Saudi state media released no images of Jake Sullivan and Prince Mohammed meeting in Dhahran, a city in the kingdom’s far east that’s home to its state-run oil giant, the Saudi Arabian Oil Co. known as Saudi Aramco.
“The semi-final version of the draft strategic agreements between the kingdom and the United States of America, which are almost being finalized — and what is being worked on between the two sides in the Palestinian issue to find a credible path — were discussed,” the statement released after the talks said.
That included “a two-state solution that meets the aspirations and legitimate rights of the Palestinian people” and “the situation in Gaza and the need to stop the war there and facilitate the entry of humanitarian aid,” the statement added.
Saudi Arabia has long called for an independent Palestinian state to be created along Israel’s 1967 borders, with east Jerusalem as its capital.
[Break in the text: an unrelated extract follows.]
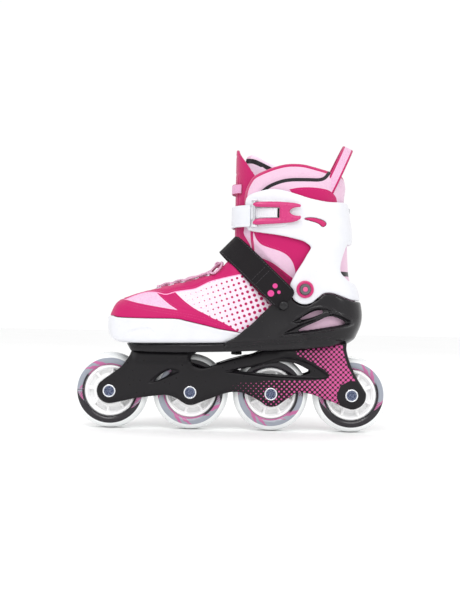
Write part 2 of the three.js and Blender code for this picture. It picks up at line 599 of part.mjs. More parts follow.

However, that likely may be untenable for Israeli Prime Minister Benjamin Netanyahu, whose government hinges on support from hard-liners who oppose a two-state solution and support Israeli settlements on lands Palestinians want for that state.
The White House issued a statement early Monday after Sullivan traveled to Israel and met with Netanyahu, saying the Saudi talks “focused on a comprehensive vision for an integrated Middle East region.” The statement did not elaborate, other than to call the talks “constructive.”
Saudi Arabia has long relied — like other Gulf Arab nations — on the U.S. to be the security guarantor for the wider Middle East as tensions over Iran’s nuclear program in recent years have spilled over into a series of attacks. The proposal now being discussed likely would deepen that, and also reportedly includes access to advanced weapons and possibly trade deals as well.
Saudi Arabia has also pushed for nuclear cooperation in the deal that includes America allowing it to enrich uranium in the kingdom — something that worries nonproliferation experts, as spinning centrifuges opens the door to a possible weapons program. Prince Mohammed has said the kingdom would pursue a nuclear weapon if Iran had one. Iran in recent weeks has increasingly threatened it could do so.
Iran’s mission to the United Nations in New York meanwhile confirmed that Tehran held indirect talks with U.S. officials in Oman last week. Iran’s state-run IRNA news agency quoted the mission as describing the talks as “an ongoing process.”
“The negotiations have not been the first and will not be the last of their kind,” the mission said, according to IRNA.
Oman, a sultanate on the eastern edge of the Arabian Peninsula, has been the site of U.S.-Iran talks in the past, including under Biden despite the tensions between the two nations.